The setting of Duskovol is mashed together from a bunch of sources, the Dishonored and Thief video games, the Vlad Taltos series, The Lies of Locke Lamora. The result is evocative without being specific. This is a city ruled by cruel and decadent aristocrats, inhabited by downtrodden workers, and infested with criminals and cultists, where the dead linger and forgotten gods lurk around every bend. There’s a district by district break down, but the setting mostly comes through in one sentence descriptions of NPCs and organizations. Lists and tables in fine Gygaxian style provide enough material for a GM to skeleton an adventure, but this is a game that demands that everybody improvise in visualizing and inhabiting the city, rather than specifying everything in advance.

This is a tightly focused game. Reading it, I’m confident that within its wheelhouse it’ll be perfect. The active Google+ community has tons of hacks (and I hacked a much earlier edition for Stross’s The Laundry series). That said, this may not be a game for the faint of heart, and with its mechanics so tied up in pacing and danger, it may not be as flexible as it appears. One-shots are doable, but a lot of the cooler features about crews and downtime won’t come into play.

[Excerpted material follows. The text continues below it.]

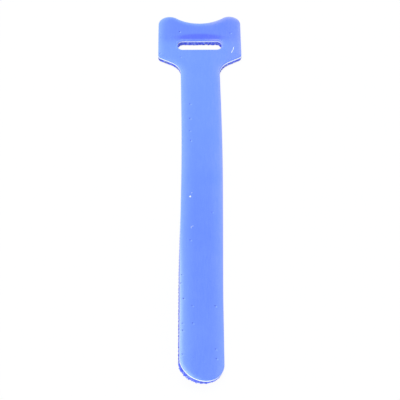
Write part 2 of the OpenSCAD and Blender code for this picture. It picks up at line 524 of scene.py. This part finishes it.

Compared to earlier editions, the rules for teamwork and leadership are much reduced, probably for the better. On a minus point, there’s a lot of mechanical similarity. A desperate back alley skirmish, binding a hostile ghost, and making contact with a noble at a swanky party are all the same type of action: working down a clock. My personal point of confusion is the Coin stashed away for retirement-the goal of the game-when every bit of narrative around thieves says that your career ends in One Last Job that is too rich to resist, and too dangerous to survive. Still, these are minor gripes for a damn good looking game. Put BitD on the top of your list.